Various types of bread began to be produced during the Renaissance, according to the people’s social status.
In Italy, in the 1600s, poverty was rampant and there was shortage of food. The poor were able to make a dark bread by mixing bran, rye, millet and other seeds, those instead who could afford it, added some olive oil and spices to flavour their bread.
The importance of bread is also depicted in art, and we see this when we look at the frescoes, the paintings, the bas-relief and the objects created over the centuries.
Bread is often represented as the protagonist and the various phases of its production and family life is shown.
We can admire scenes of sowing, reaping, milling, creation and baking of bread, as well as its sampling. With the printing press, various publications that spoke about this food and its economic and social importance were made available to people.
During the times of natural calamities, floods and droughts destroyed the harvests and brought famine.
In Italy, towards the end of the 1800s, in a time of general crisis, small associations of mutual aid were founded by labourers, craftsmen and small wealthy families, in order to help those in need providing them with bread.
A long period of shortage of food was during the first world war and again during the second war, times in which flour was rationed and families were given a card to obtain their ration. How many Italians have a parent or grandparent who can tell them touching stories of how the children were so hungry at that time that they cried for their next ration of bread?
Today, instead, we have so many different types of bread from which to choose, with the most imaginative names, with different ingredients, and so much of it is wasted… it gets snubbed or even feared as an enemy of one’s diet.
Bread, however, has always been and will always be a fundamental element of man’s daily diet… we just need to learn what type is best for our health, our taste buds, and overall wellbeing, and which one nourishes us without adding excess weight to our bodies.
According to recent statistics, in Italy each person consumes about one and a half kilos of bread per week.
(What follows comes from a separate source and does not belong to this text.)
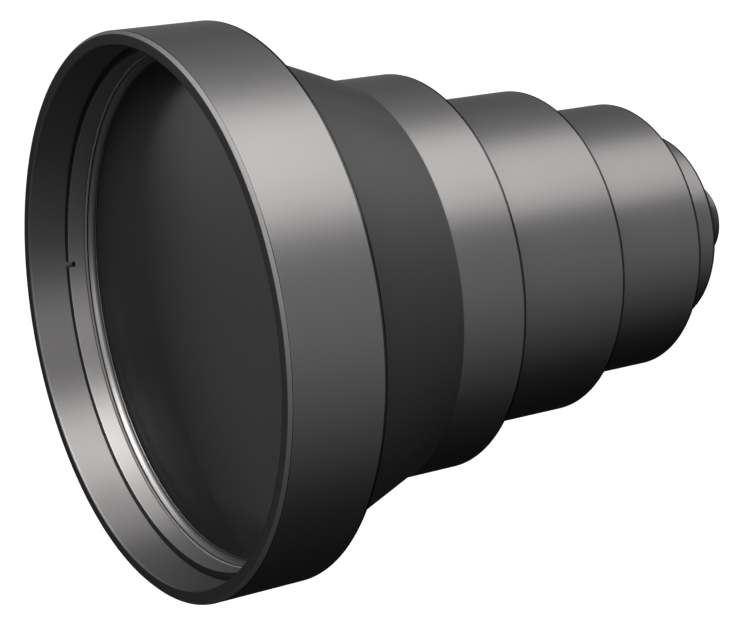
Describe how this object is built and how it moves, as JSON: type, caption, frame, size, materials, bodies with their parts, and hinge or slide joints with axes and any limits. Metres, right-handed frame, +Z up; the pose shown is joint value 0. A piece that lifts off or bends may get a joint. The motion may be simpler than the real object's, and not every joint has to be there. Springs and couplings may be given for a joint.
{
  "type": "telecentric lens",
  "caption": "Stepped black lens barrel with a wide recessed bell, a large convex aspheric front element behind a slotted ring, and a small threaded camera nose.",
  "frame": {"origin": "centre of the seat, on the optical axis, where the camera's front plate meets the collar of the mount", "axes": "+Y along the optical axis towards the camera, so the front bell faces -Y; +Z up; the spanner slots of the front ring lie 3 degrees past +X and -X, turning towards +Z and -Z"},
  "size_m": [0.17, 0.2105, 0.17],
  "materials": {
    "satin_black": "satin black anodised aluminium",
    "inner_black": "matt black anodised aluminium",
    "mount_black": "black oxide steel, fine turned thread",
    "slip_ring": "black acetal",
    "coated_glass": "optical glass with a dark anti-reflection coating"
  },
  "bodies": {
    "root": {"front_bell": "satin_black", "front_retaining_ring": "satin_black", "front_slip_ring": "slip_ring", "front_lens_cell": "satin_black", "front_asphere": "coated_glass", "front_lens_retainer": "inner_black", "main_housing": "satin_black", "front_baffle": "inner_black", "rear_baffle": "inner_black", "middle_barrel": "satin_black", "middle_lens": "coated_glass", "middle_lens_retainer": "inner_black", "rear_barrel": "satin_black", "rear_lens_cell": "inner_black", "rear_cell_retainer": "inner_black", "stop_plate": "inner_black", "stop_spacer": "inner_black", "rear_lens_1": "coated_glass", "rear_spacer_1": "inner_black", "rear_lens_2": "coated_glass", "rear_spacer_2": "inner_black", "rear_lens_3": "coated_glass", "rear_ring": "satin_black", "camera_mount": "mount_black"}
  },
  "joints": []
}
We don’t really know how much we eat in a week, but one thing is sure, we love our homemade bread… we don’t use refined flours, and we make it with natural yeast, spring water and so much love!
300 gr of whole wheat
250 gr of spelt flour
250 gr of khorasan wheat
500 ml of mineral water at room temperature
200 gr of refreshed natural yeast (or 5 gr of brewer’s years)
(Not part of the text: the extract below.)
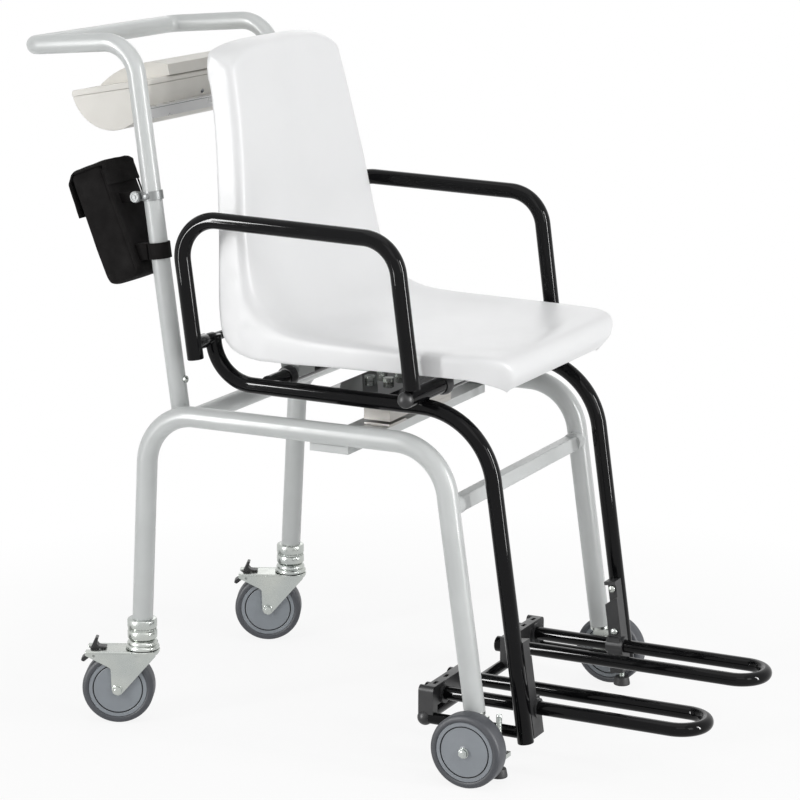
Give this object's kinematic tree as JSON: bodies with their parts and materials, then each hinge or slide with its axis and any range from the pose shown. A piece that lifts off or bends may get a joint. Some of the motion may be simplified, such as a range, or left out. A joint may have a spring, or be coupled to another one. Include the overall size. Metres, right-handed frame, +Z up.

1 tbsp of unrefined whole organic brown sugar
1 tbsp of unrefined whole salt
We begin by diluting the yeast in the water, then we sift the flours into a large bowl.
We mix them well, pour in the diluted yeast, begin to knead, then we add the sugar.
When everything has amalgamated well, we add the salt and knead the dough until it becomes smooth and no longer sticky. We let it sit for about 15 minutes, then we fold it on itself three times and repeat this process three more times at half hour intervals.
We then place our dough in a bowl, cover it with plastic wrap and place it in the fridge overnight. The following day we take it out, we let it sit at room temperature for about one hour, then we shape it as we wish, we make loaves.
We wrap our loaves in a kitchen cloth and sprinkle both the dough and the cloth with durum wheat flour. When it has risen well, we take off the cloth, place the dough on a baking pan, make some light cuts on the surface, and bake at maximum temperature in this manner: maximum temperature for 15 minutes, at 200° for another 15 minutes, then 180° for half an hour.
Bread, the poor thing!… loved, hated, mistreated, adored, craved, but no matter what, it will always be man’s faithful companion for years to come.
(Foto e English translation di Tina Ferraiuolo & Cristiana Ordioni)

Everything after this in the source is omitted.